Two fishing boats are approaching the harbour, with some of the fish vendors awaiting at the harbour for possible deals.

We can see the village opposite of Mukah River. Small motorboats are the main commuters for the villagers.

Mukah fish market might be smaller than many other fish markets. But, when we talk about fish business, the freshness, which Mukah fish market outmatched the rest, counts.

These are the creatures that swam in the sea few hours ago...

Mukah's local market is the place that we can find many local products, with local price. The market is located adjacent to the fish market.

Giant banana that can fill up a meal (upper left) and exotic sago worms sold with RM 5 per small basket (upper right). Buah terap is authentic Borneon fruit. We never thought we could find one in Mukah as the fruit is rarely found nowadays.

Small stalls selling local sago products, cakes, snacks, and other dried seafood products are available beside the local market. Tebaloi, the well-known Mukah's keropok ikan and keropok udang are something that you should try.

Black Liberica coffee, tea, panggang (coal roasted glutinous rice), you-tiao, and fresh buns made a perfect breakfast at Mukah. The eateries are located just beside the fish market.

A scene at the eateries for breakfast. We can see the fish market on the left, outside of the eateries.

The new township of Mukah with many modern concrete buildings. The district office of Mukah can be seen at far left. Many fast food chains and supermarkets are available in the new town area (which were not our interest).

Another scene at the new town area. The old town buildings can be seen on the far left.

The mosque with the domes with the motif of Melanau's hat is a symbolic of the dominancy of the Melanau ethnic resides in this area. Other ethnics are Chinese, Iban and Malay.

Trees are well blended into the landscape of the new town area.

Kingwood Hotel is the place that we stayed. The three star hotel is clean, well maintained, and has a good location at the middle of the town. The restaurant was empty due to the Ramadhan month (lower left). We were charged RM 88 per night for the twin bed room with aircond and flat screen (lower right).

On our way back to Sibu, we stop by Kingwood Resort Mukah for a while.
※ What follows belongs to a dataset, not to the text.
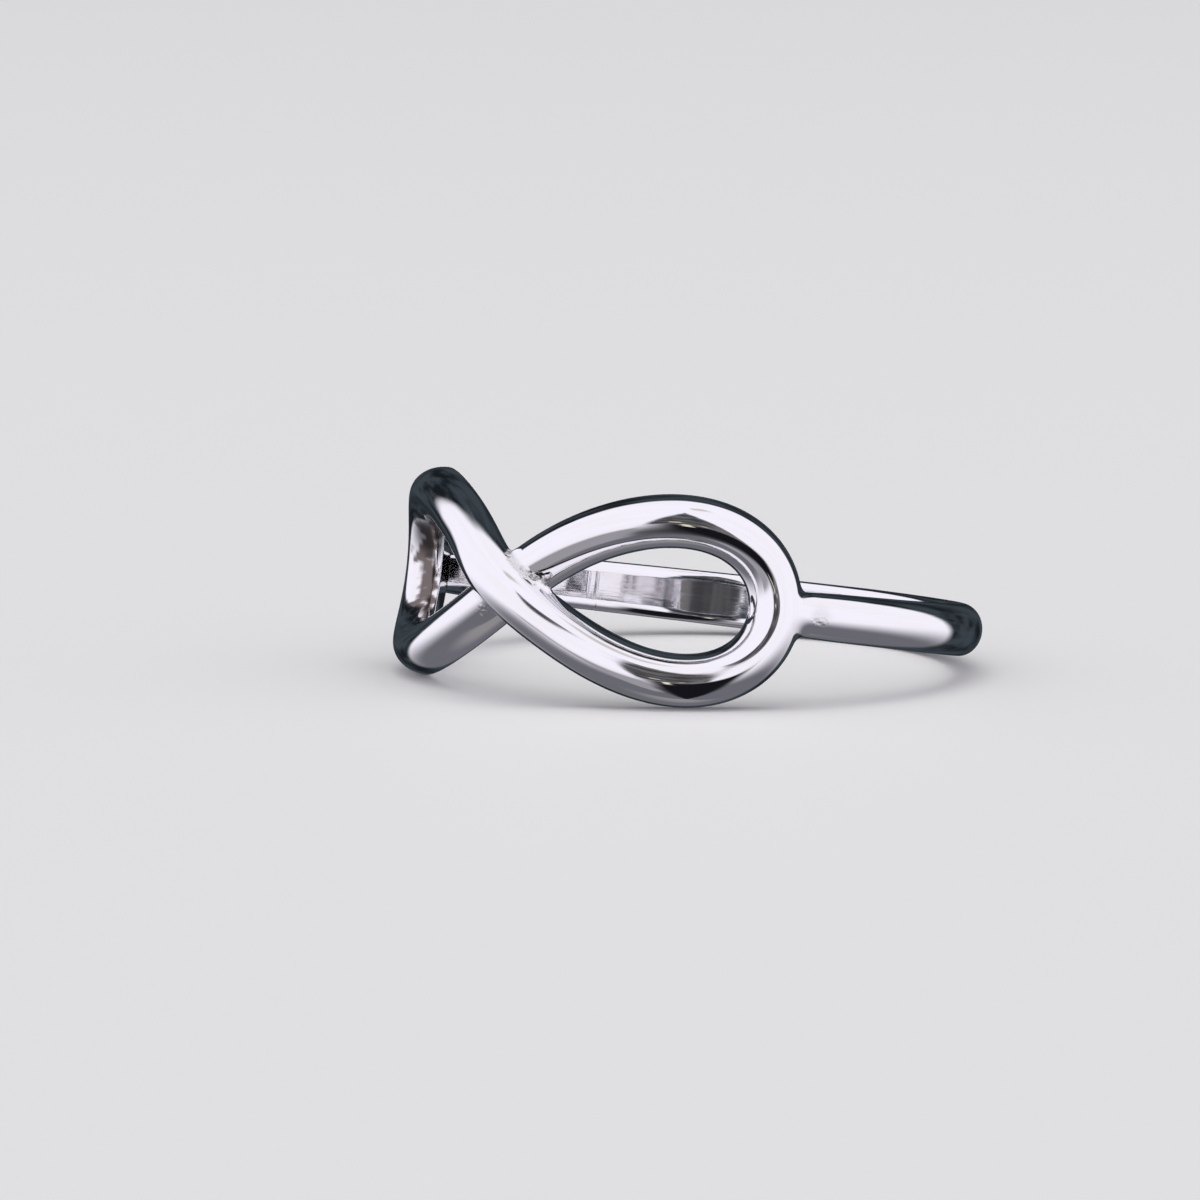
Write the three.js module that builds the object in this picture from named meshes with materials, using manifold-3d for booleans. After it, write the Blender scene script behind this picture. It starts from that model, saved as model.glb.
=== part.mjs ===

The resort located 15 minutes away from the town area, which for us, is the down side. However, the hotel might be a good place for a retreat as it is just by the sea with very nice and quiet surrounding.

Almost forgotten to mention the seafood at Mukah. The price for the seafood is really cheap. We got the deal of RM 18 for 1 kg of crab and RM 10 for a whole full plate of umai for our dinner on our first night at Mukah. The restaurant, Medan Seafood, is just around 200 meters away from our hotel (same row with Kingwood Hotel). Our way back to Sibu took us almost 2 hours with 180 km. The route- the one that had been indicated in Google Map.

These are some of the Hotels in Mukah town area:
      -Kingwood Hotel, Mukah (middle of the town, opposite of the mosque)
      Tel: +6084-87 4996; Rate: Can be as low as RM 88 at non-peak season.
      -King Ing Hotel (Old town area, quite isolated at the side of the river)
      Tel: +6084-871403; Rate: Starting from RM65.
      -Golden Inn (Same row with Kingwood Hotel)
      -Hotel Seri Umpang (Old town area, opposite of the markets)
      Tel: +6084-87 1888; Rate: Call to confirm.
      -Mandarin Hotel (Old town area, opposite of the markets)
      Tel: +6084-872688; Rate: Starting from RM 45
      -Kingwood Resort, Mukah is a little bit isolated. But it won't be a problem if you have your own transport.
      Tel: +6084-87 4996; Rate: Can be as low as RM 129 at non-peak season.

Mukah is now inter-connected with the major cities of Sarawak with public transportations, such as commuter buses and airplane.

What to expect in Mukah?
  • Mukah fish market and local market at old town area.
  • Fresh fish, fruits, sago worm, terap, and other local products.
  • Nice and cheap seafood at seafood restaurant.